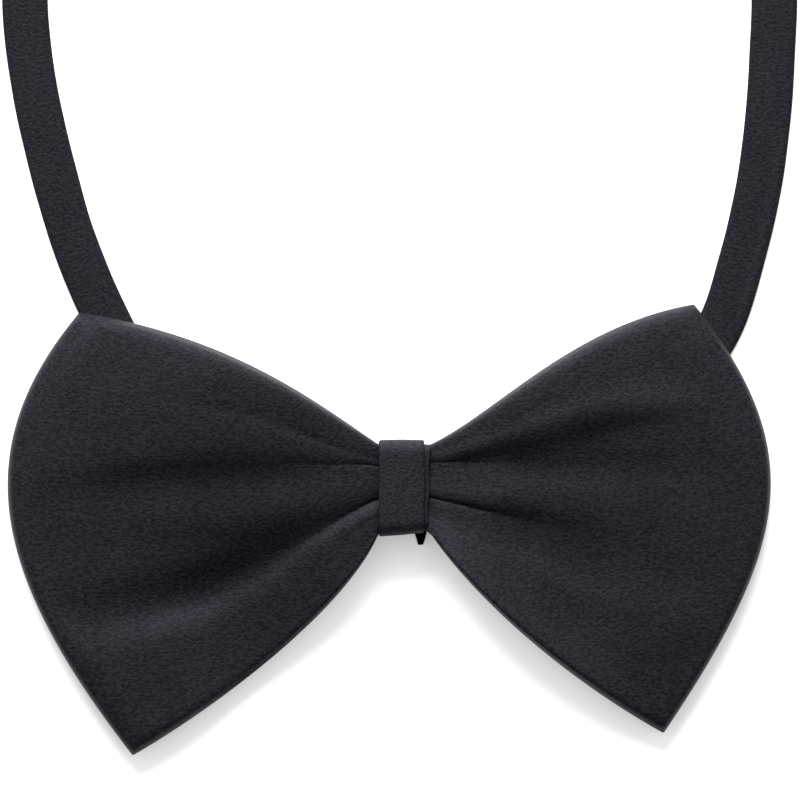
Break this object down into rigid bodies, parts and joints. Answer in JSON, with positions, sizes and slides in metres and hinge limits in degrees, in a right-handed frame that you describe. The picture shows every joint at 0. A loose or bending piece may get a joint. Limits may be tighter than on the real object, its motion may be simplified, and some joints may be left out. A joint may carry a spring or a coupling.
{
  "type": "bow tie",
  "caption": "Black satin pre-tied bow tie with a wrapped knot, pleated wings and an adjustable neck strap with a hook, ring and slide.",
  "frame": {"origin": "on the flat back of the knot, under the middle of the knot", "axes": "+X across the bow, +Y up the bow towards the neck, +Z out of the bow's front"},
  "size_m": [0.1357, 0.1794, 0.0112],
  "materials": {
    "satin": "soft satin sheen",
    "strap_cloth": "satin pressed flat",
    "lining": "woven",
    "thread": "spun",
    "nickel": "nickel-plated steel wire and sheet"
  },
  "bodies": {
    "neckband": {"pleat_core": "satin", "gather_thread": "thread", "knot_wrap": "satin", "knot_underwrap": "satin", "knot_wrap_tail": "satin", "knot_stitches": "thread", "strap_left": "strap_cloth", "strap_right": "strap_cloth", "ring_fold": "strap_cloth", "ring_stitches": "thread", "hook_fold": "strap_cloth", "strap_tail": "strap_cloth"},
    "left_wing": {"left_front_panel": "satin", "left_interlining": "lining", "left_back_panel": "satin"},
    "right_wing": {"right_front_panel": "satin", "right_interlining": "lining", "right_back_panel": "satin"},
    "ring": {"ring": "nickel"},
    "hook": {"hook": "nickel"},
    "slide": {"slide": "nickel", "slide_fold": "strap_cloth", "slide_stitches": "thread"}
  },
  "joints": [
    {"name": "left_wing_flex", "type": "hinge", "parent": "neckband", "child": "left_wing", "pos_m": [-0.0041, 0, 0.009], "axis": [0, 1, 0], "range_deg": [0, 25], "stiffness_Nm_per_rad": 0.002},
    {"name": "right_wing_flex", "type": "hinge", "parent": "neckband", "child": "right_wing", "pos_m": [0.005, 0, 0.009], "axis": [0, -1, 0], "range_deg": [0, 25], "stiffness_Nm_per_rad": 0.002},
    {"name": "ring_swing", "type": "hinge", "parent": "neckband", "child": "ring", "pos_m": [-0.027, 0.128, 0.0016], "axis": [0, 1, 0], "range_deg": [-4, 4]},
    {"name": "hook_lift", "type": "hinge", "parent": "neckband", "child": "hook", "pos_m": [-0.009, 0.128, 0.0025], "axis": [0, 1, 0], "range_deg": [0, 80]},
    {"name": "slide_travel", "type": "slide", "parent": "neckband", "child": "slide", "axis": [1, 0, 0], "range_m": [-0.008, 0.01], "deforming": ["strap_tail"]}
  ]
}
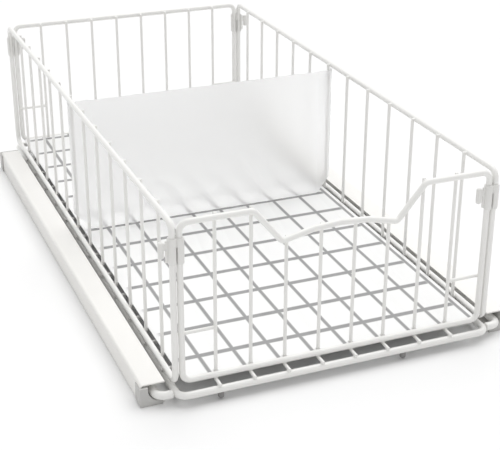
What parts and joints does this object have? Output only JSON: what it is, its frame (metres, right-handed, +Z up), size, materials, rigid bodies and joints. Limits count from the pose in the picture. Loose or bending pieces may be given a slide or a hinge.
= = = = = = =
JOB.
Of the lines above, how many hold the string "parts"? Answer with only the number.

THE COMPLETED TASK.
2